We have no node features, so we create some using degree bucketing.

In [11]:
# node features for encoder
europe_node_feats = degree_bucketing(
    europe_g.as_dgl_graph(device), config["hidden_layers"]
).to(device)
brazil_node_feats = degree_bucketing(
    brazil_g.as_dgl_graph(device), config["hidden_layers"]
).to(device)

Metrics and results are tracked using Weights and Biases runs. We will use this in offline mode for now:

In [12]:
wandb.init(mode="offline")

We now have everything we need to train the source encoder.

In [13]:
encoder = gtl.training.train("egi",europe_g,europe_node_feats,config,device)

  assert input.numel() == input.storage().size(), (
 46%|███████████████████████████████████████████████████████▊                                                                | 93/200 [00:25<00:29,  3.63it/s]

Early stopping!





In [15]:
# Generate graph embeddings
source_embs = encoder(europe_g.as_dgl_graph(device),europe_node_feats)

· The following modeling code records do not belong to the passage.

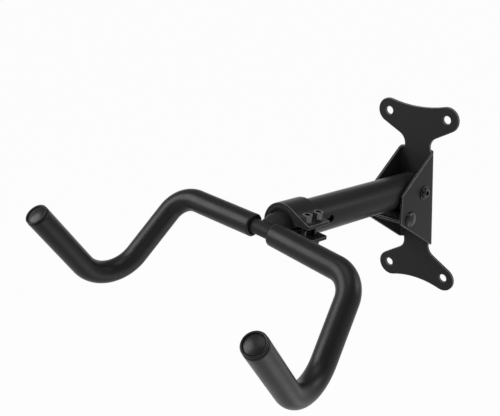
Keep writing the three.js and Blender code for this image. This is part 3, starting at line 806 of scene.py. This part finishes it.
def lock_ring(name, nut, body, direction, outer, bore):
    """The nylon ring set in a lock nut's outer end."""
    edge = 0.1 * MM
    sunk = 0.12 * MM
    sides = 40
    half = 0.5 * sizes("rack_fasteners").ring_depth
    profile = [(bore, -half), (outer - edge, -half), (outer, -half + edge), (outer, half - edge),
               (outer - edge, half), (bore + edge, half), (bore, half - edge), (bore, -half)]
    mesh = turned_mesh(name, profile, sides)
    far = max(direction.dot(vertex.co) for vertex in NODES[nut].data.vertices)
    centre = node_centre(nut)
    seat = centre + direction * (far - direction.dot(centre) - half - sunk)
    mesh.transform(Matrix.Translation(seat) @ facing(direction))
    return seated(new_piece(name, mesh, "nylon"), "nylon", body)


def clamp_up():
    """The way the clamp's bolts point: from a washer's middle to its nut's."""
    return (node_centre("clamp_nut_front") - node_centre("clamp_washer_front")).normalized()


# ---- end plugs ----

def plug_profile():
    """Half section of an end plug: a barbed stem, a recessed flange, a raised rim and a domed middle."""
    stem, depth, lead_in = 6.2 * MM, 12 * MM, 1.2 * MM
    stem_end, stem_top = stem - 0.8 * MM, stem - 0.3 * MM
    barb, barbs = 0.4 * MM, (-8 * MM, -4 * MM)
    recess, flange_top, chamfer = 11.7 * MM, 0.45 * MM, 0.2 * MM
    rim, bead, rim_top = 12.25 * MM, 1.1 * MM, 2.3 * MM
    dome_top, groove_floor, groove_width, dome_step = 2.65 * MM, 0.8 * MM, 0.3 * MM, 0.1 * MM
    rim_steps, dome_steps = 18, 14

    profile = [(0, -depth), (stem_end, -depth), (stem, lead_in - depth)]
    for notch in barbs:
        profile += [(stem - barb, notch), (stem, notch + barb)]
    profile += [(stem_top, 0), (recess - chamfer, 0), (recess, chamfer), (recess, flange_top)]
    profile += arc_points((rim - bead, rim_top - bead), bead, -40, 180, rim_steps)
    rim_inside = rim - 2 * bead
    dome_edge = rim_inside - groove_width
    profile += [(rim_inside, groove_floor), (dome_edge, groove_floor)]
    rise = dome_top - groove_floor - dome_step
    swell = (dome_edge ** 2 + rise ** 2) / (2 * rise)
    for i in range(dome_steps, 0, -1):
        radius = dome_edge * i / dome_steps
        profile.append((radius, dome_top - swell + math.sqrt(swell ** 2 - radius ** 2)))
    return profile + [(0, dome_top)]


# ---- stage ----

def floor_material():
    """Pale paper: white to the camera, in reflections and through glass, with a faint shadow on it."""
    paper_scale, paper_shade = 180, 0.99
    white_share = 0.97          # the rest is lit paper, which keeps the shadow
    shader = Shader("studio_floor")
    tone = tuple(sizes("rack_finishes").floor)
    paper = shader.shaded(shader.noise(paper_scale, 2.0), scaled(tone, paper_shade), tone)
    matte = shader.node("ShaderNodeBsdfDiffuse", Color=paper).outputs["BSDF"]
    white = shader.node("ShaderNodeEmission", Strength=1.0).outputs["Emission"]
    path = shader.node("ShaderNodeLightPath").outputs
    seen = shader.math("MAXIMUM", path["Is Camera Ray"], path["Is Glossy Ray"])
    seen = shader.math("MAXIMUM", seen, path["Is Transmission Ray"])
    mix = shader.node("ShaderNodeMixShader", Fac=shader.math("MULTIPLY", seen, white_share))
    shader.feed(mix.inputs[1], matte)
    shader.feed(mix.inputs[2], white)
    return shader.surface(mix.outputs["Shader"])


def add_floor(below):
    """A wide floor under the rack's lowest point."""
    stage = sizes("rack_stage")
    half = stage.floor_half
    mesh = bpy.data.meshes.new("floor")
    mesh.from_pydata([(-half, -half, 0), (half, -half, 0), (half, half, 0), (-half, half, 0)],
                     [], [(0, 1, 2, 3)])
    mesh.transform(Matrix.Translation((0, 0, below - stage.floor_drop)))
    mesh.materials.append(floor_material())
    floor = bpy.data.objects.new("floor", mesh)
    bpy.context.scene.collection.objects.link(floor)


def add_world():
    """White round the horizon, falling to the grey of the ceiling above it."""
    white_until, grey_from = 0.22, 0.38
    world = bpy.data.worlds.new("studio")
    world.use_nodes = True
    studio = Nodes(world.node_tree)
    studio.tree.nodes.clear()
    direction = studio.node("ShaderNodeTexCoord").outputs["Generated"]
    height = studio.node("ShaderNodeSeparateXYZ", Vector=direction).outputs["Z"]
    ramp = studio.node("ShaderNodeValToRGB", Fac=height)
    background = studio.node("ShaderNodeBackground", Color=ramp.outputs["Color"])
    studio.node("ShaderNodeOutputWorld", Surface=background.outputs["Background"])
    white, grey = ramp.color_ramp.elements
    white.position = white_until
    white.color = (1, 1, 1, 1)
    grey.position = grey_from
    grey.color = (*sizes("rack_finishes").ceiling, 1)
    bpy.context.scene.world = world


def softboxes():
    """Each softbox's name, its direction and distance from the rack, its width, height and power."""
    stage = sizes("rack_stage")
    return (
        ("key_softbox", Vector((-0.53, -0.60, 0.57)), 1.6, 1.0, 1.15, stage.key_watts),
        ("fill_softbox", Vector((0.68, 0.20, -0.70)), 1.3, 1.0, 1.0, stage.fill_watts),
        ("side_softbox", Vector((0.66, 0.64, 0.41)), 1.3, 0.6, 0.6, stage.side_watts),
        ("top_softbox", Vector((0.08, -0.08, 0.99)), 1.3, 0.8, 0.8, stage.top_watts),
    )


def add_softbox(name, target, direction, distance, width, height, watts):
    """A rectangular lamp that faces the target from the direction."""
    data = bpy.data.lights.new(name, "AREA")
    data.shape = "RECTANGLE"
    data.size, data.size_y = width, height
    data.energy = watts
    lamp = bpy.data.objects.new(name, data)
    bpy.context.scene.collection.objects.link(lamp)
    lamp.location = target + direction.normalized() * distance
    lamp.rotation_mode = "QUATERNION"
    lamp.rotation_quaternion = direction.to_track_quat("Z", "Y")
    lamp.visible_camera = False


def camera_matrix():
    stage = sizes("rack_stage")
    azimuth, elevation = stage.camera_azimuth, stage.camera_elevation
    back = Vector((math.sin(azimuth) * math.cos(elevation), -math.cos(azimuth) * math.cos(elevation),
                   math.sin(elevation)))
    right = Vector((math.cos(azimuth), math.sin(azimuth), 0))
    view = Matrix((right, back.cross(right), back)).transposed().to_4x4()
    return Matrix.Translation(stage.camera_place) @ view @ Matrix.Rotation(stage.camera_roll, 4, "Z")


def add_camera():
    stage = sizes("rack_stage")
    data = bpy.data.cameras.new("studio_camera")
    data.lens = stage.camera_lens
    data.sensor_width = stage.camera_film
    camera = bpy.data.objects.new("studio_camera", data)
    bpy.context.scene.collection.objects.link(camera)
    camera.matrix_world = camera_matrix()
    bpy.context.scene.camera = camera


# ---- operators ----

class RACK_OT_stage(bpy.types.Operator):
    """Camera, softboxes, studio world and pale floor"""
    bl_idname = "rack.stage"
    bl_label = "Stage"
    bl_options = {"REGISTER", "UNDO"}

    def execute(self, context):
        context.scene.view_settings.view_transform = "Standard"
        low, high = (Vector(corner) for corner in CAD_BOX)
        add_camera()
        add_world()
        for name, *setting in softboxes():
            add_softbox(name, (low + high) / 2, *setting)
        add_floor(below=low.z)
        return {"FINISHED"}


class RACK_OT_bracket(bpy.types.Operator):
    """Wall bracket sheet and the brace between its cheeks"""
    bl_idname = "rack.bracket"
    bl_label = "Wall bracket"
    bl_options = {"REGISTER", "UNDO"}

    def execute(self, context):
        edge = sizes("rack_edges").sheet
        # The bracket's and the brace's rounded edges carry the painted edge highlight.
        finished("wall_bracket", "bracket_sheet", "powder_coat", "bracket", edge, paints_edge_highlight=True)
        finished("bracket_brace", "brace_strip", "powder_coat", "bracket", edge, paints_edge_highlight=True)
        return {"FINISHED"}


class RACK_OT_arm(bpy.types.Operator):
    """Arm tube with its slit, the sleeve it turns on and the bush inside its open end"""
    bl_idname = "rack.arm"
    bl_label = "Arm tube"
    bl_options = {"REGISTER", "UNDO"}

    def execute(self, context):
        edges = sizes("rack_edges")
        pipe = finished("arm_tube", "arm_pipe", "powder_coat", "arm", edges.tube, slices=40)
        shade_round(pipe, outer_radius("arm_tube"))
        finished("pivot_sleeve", "pivot_hub", "black_zinc", "arm", edges.small)
        finished("swivel_bush", "bush_liner", "nylon", "arm", edges.small)
        return {"FINISHED"}


class RACK_OT_clamp(bpy.types.Operator):
    """Split clamp collar round the end of the arm"""
    bl_idname = "rack.clamp"
    bl_label = "Clamp collar"
    bl_options = {"REGISTER", "UNDO"}

    def execute(self, context):
        edge = sizes("rack_edges").collar
        # The collar's rounded edges carry the painted edge highlight.
        collar = finished("clamp_band", "clamp_collar", "powder_coat", "arm", edge, paints_edge_highlight=True,
                          outer_only=True)
        shade_round(collar, outer_radius("clamp_band"))
        return {"FINISHED"}


class RACK_OT_bracket_fasteners(bpy.types.Operator):
    """The bracket's two bolts and lock nuts, the pivot's washers and the rest bumper"""
    bl_idname = "rack.bracket_fasteners"
    bl_label = "Bracket fasteners"
    bl_options = {"REGISTER", "UNDO"}

    def execute(self, context):
        kit, edges = sizes("rack_fasteners"), sizes("rack_edges")
        shank = (kit.bracket_radius, kit.bracket_pitch, kit.bracket_thread)
        for where, head in (("pivot", kit.pivot_head), ("rest", kit.rest_head)):
            bolt(f"{where}_bolt", f"{where}_screw", "bracket", RIGHT, head, *shank)
        for where in ("pivot", "rest"):
            nut = f"{where}_nut"
            # The nut's paler zinc carries a painted highlight.
            finished(nut, f"{where}_lock_nut", "black_zinc", "bracket", edges.small, finish="nut_zinc_with_painted_highlight")
            lock_ring(f"{where}_lock_nut_ring", nut, "bracket", -RIGHT, kit.bracket_ring,
                      kit.bracket_bore)
        for where in SIDES:
            finished(f"pivot_washer_{where}", f"pivot_disc_{where}", "nylon", "bracket", edges.small)
        finished("rest_bumper", "rest_roller", "rubber", "bracket", edges.roller)
        return {"FINISHED"}


class RACK_OT_clamp_fasteners(bpy.types.Operator):
    """The clamp's two bolts, washers and lock nuts"""
    bl_idname = "rack.clamp_fasteners"
    bl_label = "Clamp fasteners"
    bl_options = {"REGISTER", "UNDO"}

    def execute(self, context):
        kit, edge = sizes("rack_fasteners"), sizes("rack_edges").small
        shank = (kit.clamp_radius, kit.clamp_pitch, kit.clamp_thread)
        up = clamp_up()
        for where in ("front", "rear"):
            bolt(f"clamp_bolt_{where}", f"clamp_screw_{where}", "arm", -up, kit.clamp_head, *shank)
            # The washers' and nuts' paler zinc carries a painted highlight.
            finished(f"clamp_washer_{where}", f"clamp_disc_{where}", "black_zinc", "arm", edge,
                     finish="nut_zinc_with_painted_highlight")
            finished(f"clamp_nut_{where}", f"clamp_lock_nut_{where}", "black_zinc", "arm", edge,
                     finish="nut_zinc_with_painted_highlight")
            lock_ring(f"clamp_lock_nut_{where}_ring", f"clamp_nut_{where}", "arm", up, kit.clamp_ring,
                      kit.clamp_bore)
        return {"FINISHED"}


class RACK_OT_hook_bar(bpy.types.Operator):
    """Bent bar, the stub it is welded to and the seam between them"""
    bl_idname = "rack.hook_bar"
    bl_label = "Hook bar"
    bl_options = {"REGISTER", "UNDO"}

    def execute(self, context):
        hook, edges = sizes("rack_hook"), sizes("rack_edges")
        rod = grown(line_curve("hook_rod", bar_line()), "sleeve", "matt_coat",
                    Outer_Radius=hook.bar_radius, Bore_Radius=hook.bar_radius - hook.bar_wall,
                    Edge=0.3 * MM, Step=1.8 * MM, Sides=44)
        seated(rod, "powder_coat", "hook", "hook_bar")
        finished("hook_stub", "stub_pipe", "powder_coat", "hook", edges.tube, finish="matt_coat")
        seam = grown(line_curve("stub_seam", stub_seam_line(), closed=True), "seam", "matt_coat",
                     Radius=edges.seam_radius, Ripple=edges.seam_ripple)
        seated(seam, "powder_coat", "hook")
        return {"FINISHED"}


class RACK_OT_grips(bpy.types.Operator):
    """Foam sleeves over both halves of the hook bar"""
    bl_idname = "rack.grips"
    bl_label = "Foam grips"
    bl_options = {"REGISTER", "UNDO"}

    def execute(self, context):
        hook = sizes("rack_hook")
        ends = {"left": (hook.foam_start_left, hook.foam_round_left),
                "right": (hook.foam_start_right, hook.foam_round_right)}
        for where, side in SIDES.items():
            start, edge = ends[where]
            grip = grown(line_curve(f"grip_{where}", foam_line(side, start)), "sleeve", "foam",
                         Outer_Radius=hook.foam_radius, Bore_Radius=hook.bar_radius + hook.foam_gap,
                         Edge=edge, Step=1.25 * MM, Sides=56)
            seated(grip, "foam", "hook", f"foam_{where}")
        return {"FINISHED"}


class RACK_OT_plugs(bpy.types.Operator):
    """Moulded plugs in the bar's two ends"""
    bl_idname = "rack.plugs"
    bl_label = "End plugs"
    bl_options = {"REGISTER", "UNDO"}

    def execute(self, context):
        pressed_in = 0.15 * MM
        seat = sizes("rack_hook").plug_length - pressed_in
        for where, side in SIDES.items():
            mesh = turned_mesh(f"plug_{where}", plug_profile(), sides=72)
            spot = Matrix.Translation(bar_end(side, seat))
            mesh.transform(hook_matrix() @ spot @ facing(tip_direction(side)))
            seated(new_piece(f"plug_{where}", mesh, "plastic"), "plastic", "hook", f"end_cap_{where}")
        return {"FINISHED"}


# ---- panel and registration ----

GROUPS = {"rack_hook": RackHookSizes, "rack_edges": RackEdgeSizes, "rack_fasteners": RackFastenerSizes,
          "rack_finishes": RackFinishes, "rack_stage": RackStageSizes}
STEPS = (RACK_OT_stage, RACK_OT_bracket, RACK_OT_arm, RACK_OT_clamp, RACK_OT_bracket_fasteners,
         RACK_OT_clamp_fasteners, RACK_OT_hook_bar, RACK_OT_grips, RACK_OT_plugs)


class RACK_PT_panel(bpy.types.Panel):
    """Lists the rack's operators and their sizes"""
    bl_idname = "RACK_PT_panel"
    bl_label = "Wall rack"
    bl_space_type = "VIEW_3D"
    bl_region_type = "UI"
    bl_category = "Wall rack"

    def draw(self, context):
        for step in STEPS:
            self.layout.operator(step.bl_idname)
        for name in GROUPS:
            group = getattr(context.scene, name)
            box = self.layout.box()
            for key in group.__annotations__:
                box.prop(group, key)


def register():
    for kind in (*GROUPS.values(), *STEPS, RACK_PT_panel):
        bpy.utils.register_class(kind)
    for name, kind in GROUPS.items():
        setattr(bpy.types.Scene, name, PointerProperty(type=kind))


def unregister():
    for name in GROUPS:
        delattr(bpy.types.Scene, name)
    for kind in (RACK_PT_panel, *reversed(STEPS), *reversed(GROUPS.values())):
        bpy.utils.unregister_class(kind)


def main():
    register()
    for step in STEPS:
        group, name = step.bl_idname.split(".")
        getattr(getattr(bpy.ops, group), name)()


if __name__ == "__main__":
    main()
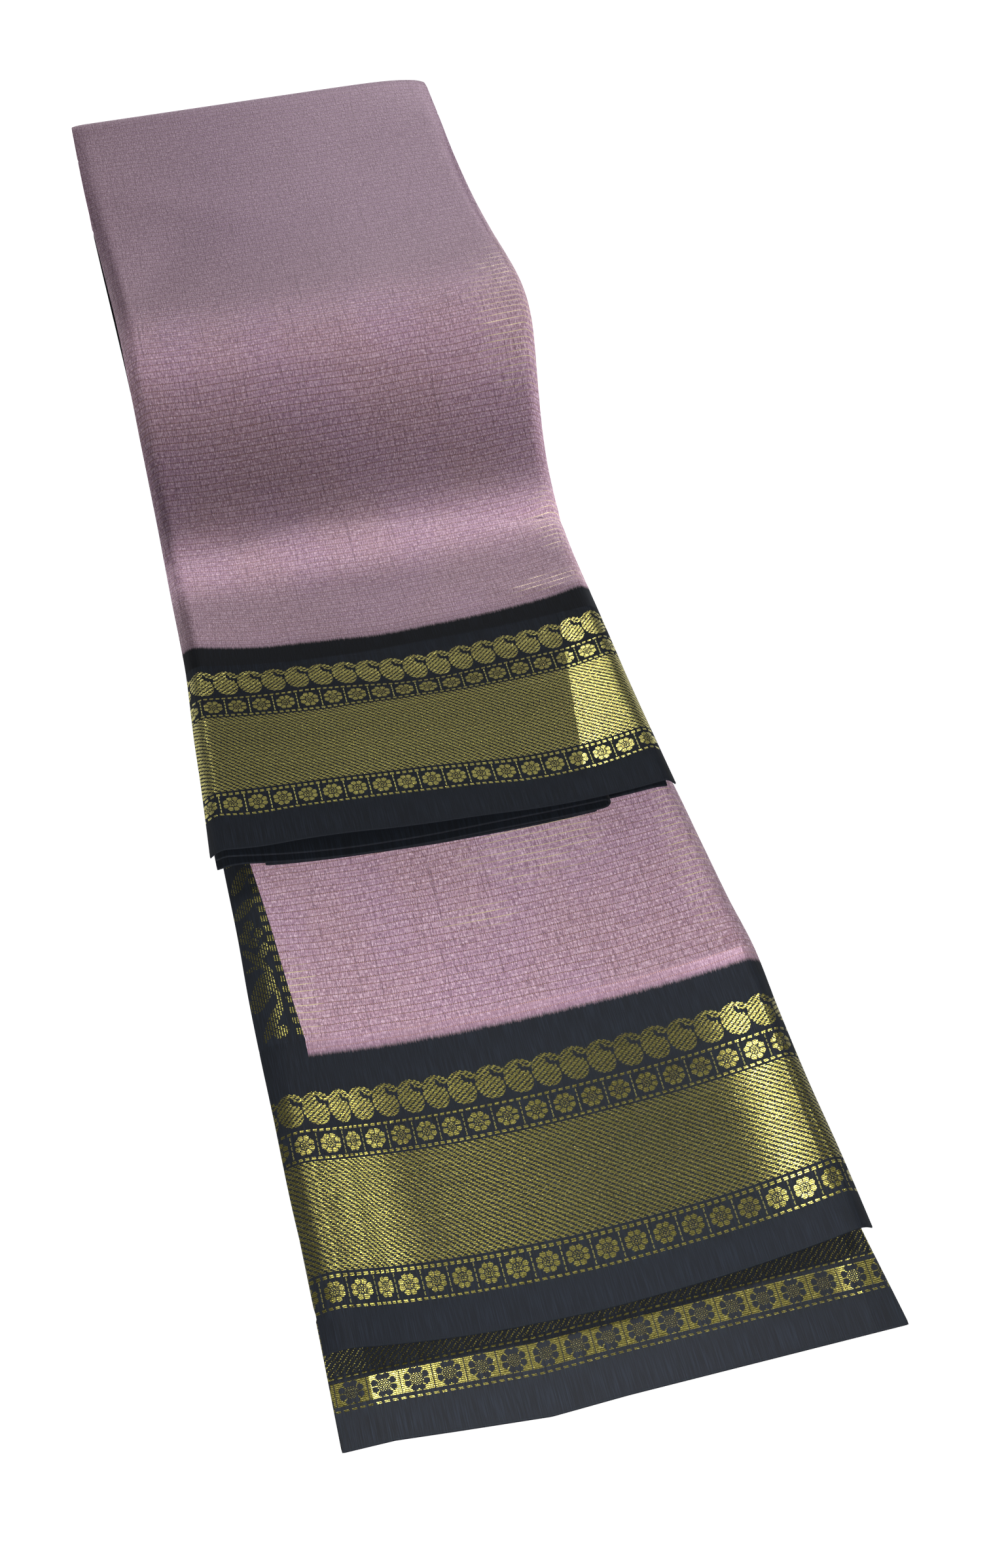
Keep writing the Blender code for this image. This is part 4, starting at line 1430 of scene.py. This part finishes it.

# Direct transfer encoder to target
target_embs = (
    encoder(brazil_g.as_dgl_graph(device), brazil_node_feats)
    .to(torch.device("cpu")))

# We transfer embeddings, but create seperate node classifiers.
# This is up to you.

# We use sklearn to create the node classifier.
# You could use a MLP using Pytorch instead.
train_embs, val_embs, train_classes, val_classes = sklearn.model_selection.train_test_split(
    source_embs.detach().numpy(), europe_labels
)


classifier = sklearn.linear_model.SGDClassifier(loss="log_loss")
classifier = classifier.fit(train_embs, train_classes)
print(f"Source Accuracy {classifier.score(val_embs,val_classes)}")

# Now do target accuracy
train_embs, val_embs, train_classes, val_classes = sklearn.model_selection.train_test_split(
    target_embs.detach().numpy(), brazil_labels
)


classifier = sklearn.linear_model.SGDClassifier(loss="log_loss")
classifier = classifier.fit(train_embs, train_classes)
print(f"Target Accuracy {classifier.score(val_embs,val_classes)}")


Source Accuracy 0.46
Target Accuracy 0.6060606060606061


In [16]:
wandb.finish()

0,1
-training-loss,██▇▆▅▆▆▅▅▄▃▄▃▃▄▄▄▄▄▄▃▃▃▃▄▂▂▂▂▂▂▂▂▁▃▂▁▁▁▂
-validation-loss,█▂▁▁▁▁▁▁▁▁▁▁▁▁▁▁▁▁▁▁▁▁▁▁▁▁▁▁▁▁▁▁▁▁▁▁▁▁▁▁

0,1
-early-stopping-epoch,42.0
-training-loss,-0.22749
-validation-loss,-0.09549


## Ideas of things to try to change
1. Run this for graphsage's mean and pool variants.
2. Turn this code into an experiment that determines the model performance based on different values of k.